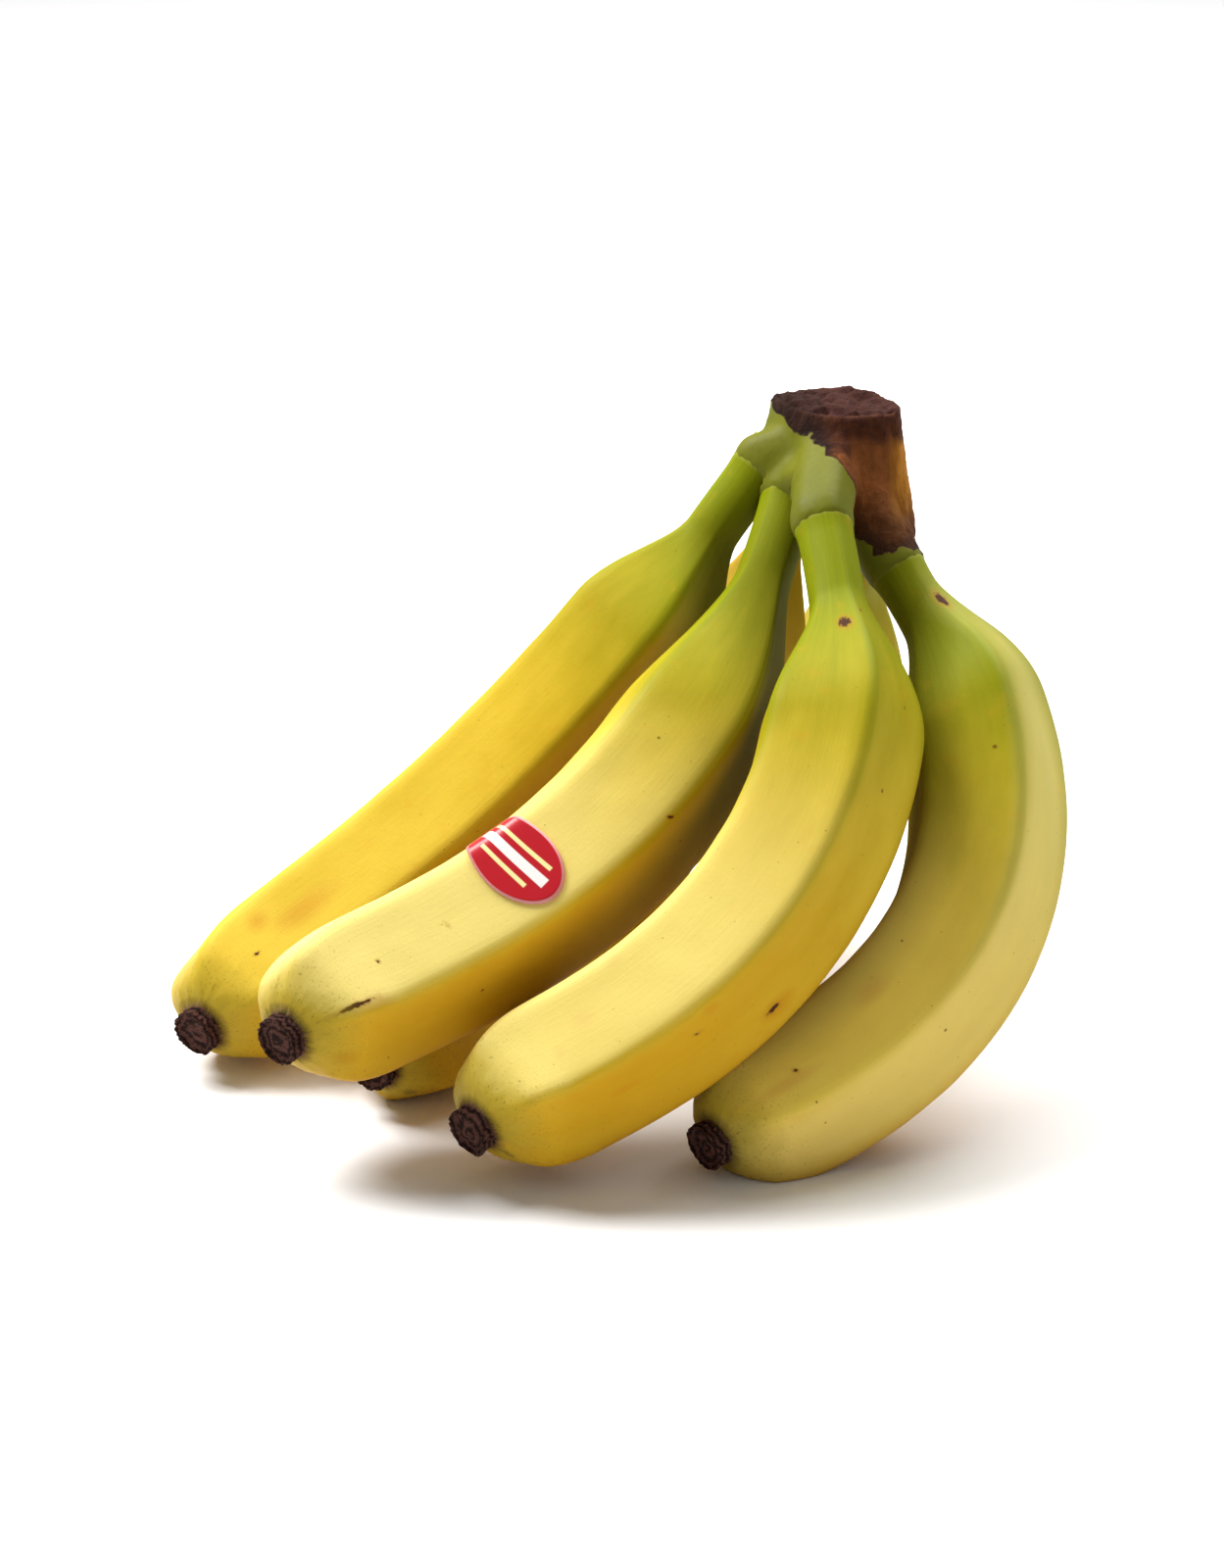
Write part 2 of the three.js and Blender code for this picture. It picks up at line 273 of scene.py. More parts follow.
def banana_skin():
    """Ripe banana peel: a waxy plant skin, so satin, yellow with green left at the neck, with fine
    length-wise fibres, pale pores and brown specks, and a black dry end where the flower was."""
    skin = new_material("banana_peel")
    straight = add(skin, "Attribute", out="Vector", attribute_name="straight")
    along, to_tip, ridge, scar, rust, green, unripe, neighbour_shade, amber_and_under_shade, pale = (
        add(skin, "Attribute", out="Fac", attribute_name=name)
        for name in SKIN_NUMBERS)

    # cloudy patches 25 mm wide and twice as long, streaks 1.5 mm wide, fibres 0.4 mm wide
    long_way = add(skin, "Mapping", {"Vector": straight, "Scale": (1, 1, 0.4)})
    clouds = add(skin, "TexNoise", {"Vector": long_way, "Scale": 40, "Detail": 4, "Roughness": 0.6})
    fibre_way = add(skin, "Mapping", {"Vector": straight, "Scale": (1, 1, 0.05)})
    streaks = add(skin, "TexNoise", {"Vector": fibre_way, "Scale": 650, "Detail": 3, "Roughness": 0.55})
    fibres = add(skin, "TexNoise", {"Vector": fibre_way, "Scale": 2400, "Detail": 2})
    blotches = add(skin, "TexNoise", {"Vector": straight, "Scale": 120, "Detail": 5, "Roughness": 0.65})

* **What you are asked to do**
Reproduce the full listing word for word.

* **Task solution**
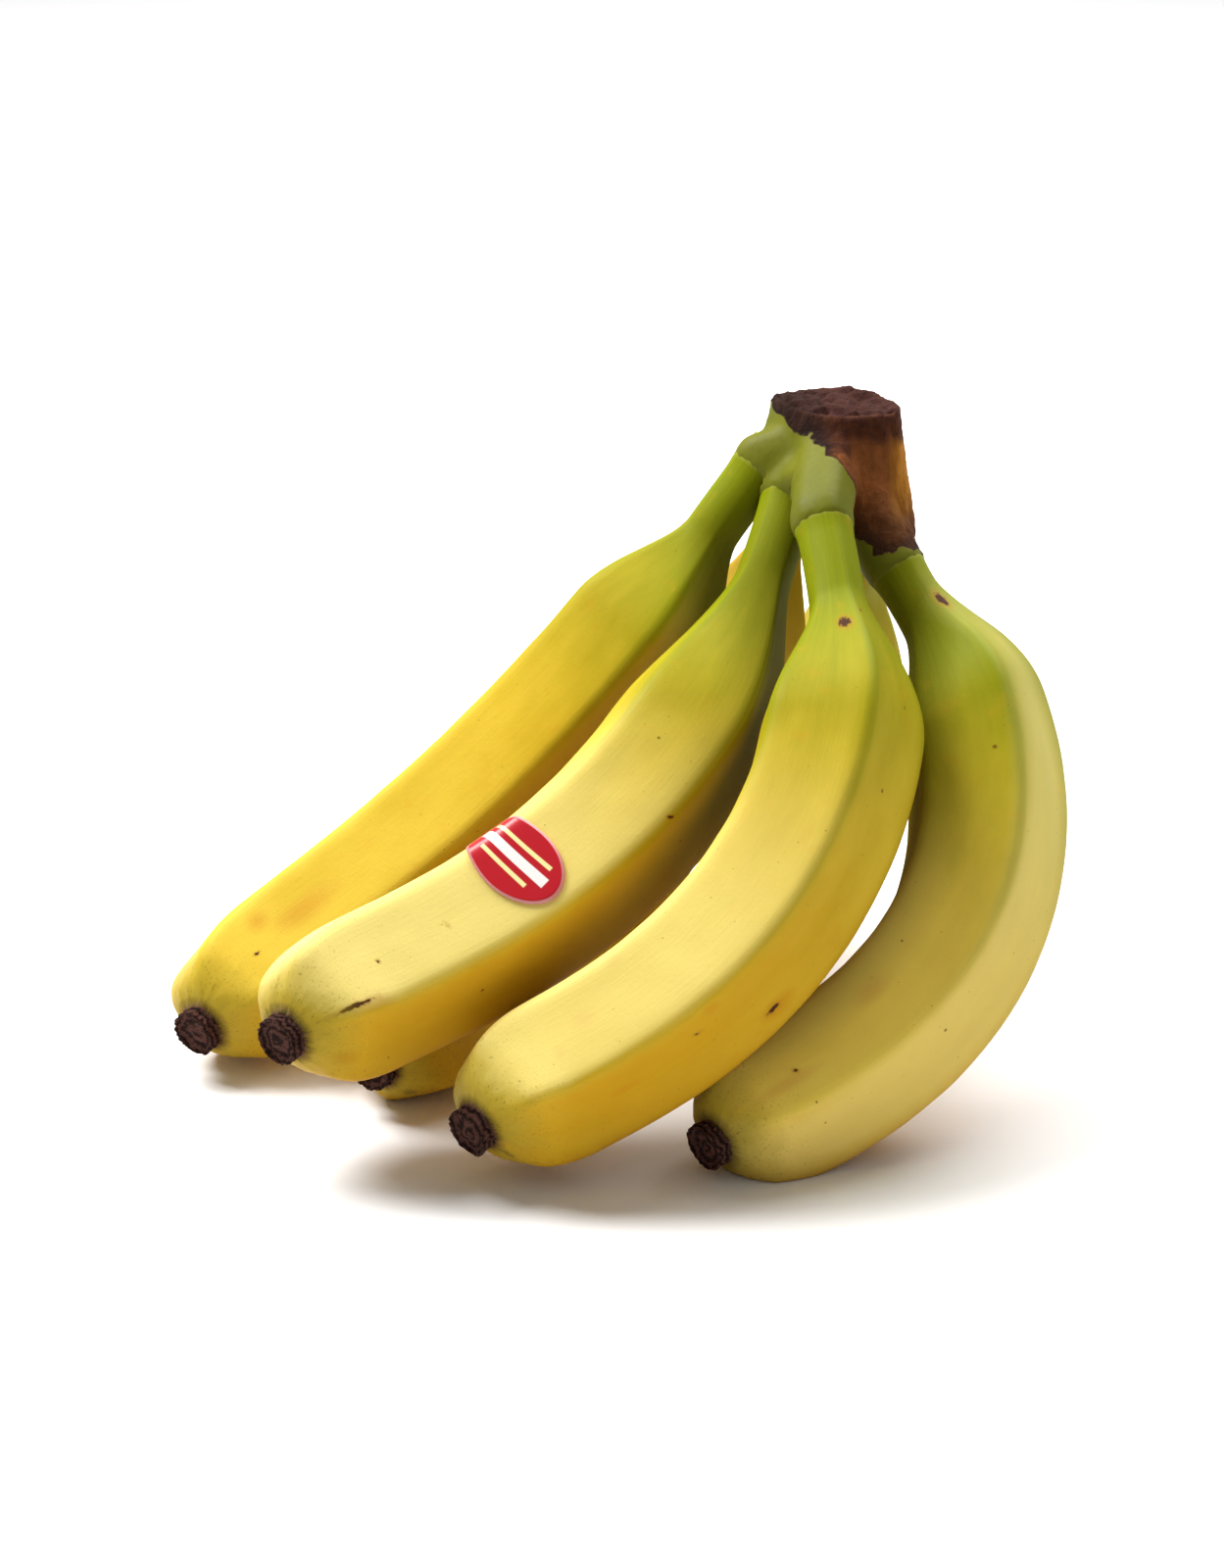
Write part 2 of the three.js and Blender code for this picture. It picks up at line 273 of scene.py. More parts follow.
def banana_skin():
    """Ripe banana peel: a waxy plant skin, so satin, yellow with green left at the neck, with fine
    length-wise fibres, pale pores and brown specks, and a black dry end where the flower was."""
    skin = new_material("banana_peel")
    straight = add(skin, "Attribute", out="Vector", attribute_name="straight")
    along, to_tip, ridge, scar, rust, green, unripe, neighbour_shade, amber_and_under_shade, pale = (
        add(skin, "Attribute", out="Fac", attribute_name=name)
        for name in SKIN_NUMBERS)

    # cloudy patches 25 mm wide and twice as long, streaks 1.5 mm wide, fibres 0.4 mm wide
    long_way = add(skin, "Mapping", {"Vector": straight, "Scale": (1, 1, 0.4)})
    clouds = add(skin, "TexNoise", {"Vector": long_way, "Scale": 40, "Detail": 4, "Roughness": 0.6})
    fibre_way = add(skin, "Mapping", {"Vector": straight, "Scale": (1, 1, 0.05)})
    streaks = add(skin, "TexNoise", {"Vector": fibre_way, "Scale": 650, "Detail": 3, "Roughness": 0.55})
    fibres = add(skin, "TexNoise", {"Vector": fibre_way, "Scale": 2400, "Detail": 2})
    blotches = add(skin, "TexNoise", {"Vector": straight, "Scale": 120, "Detail": 5, "Roughness": 0.65})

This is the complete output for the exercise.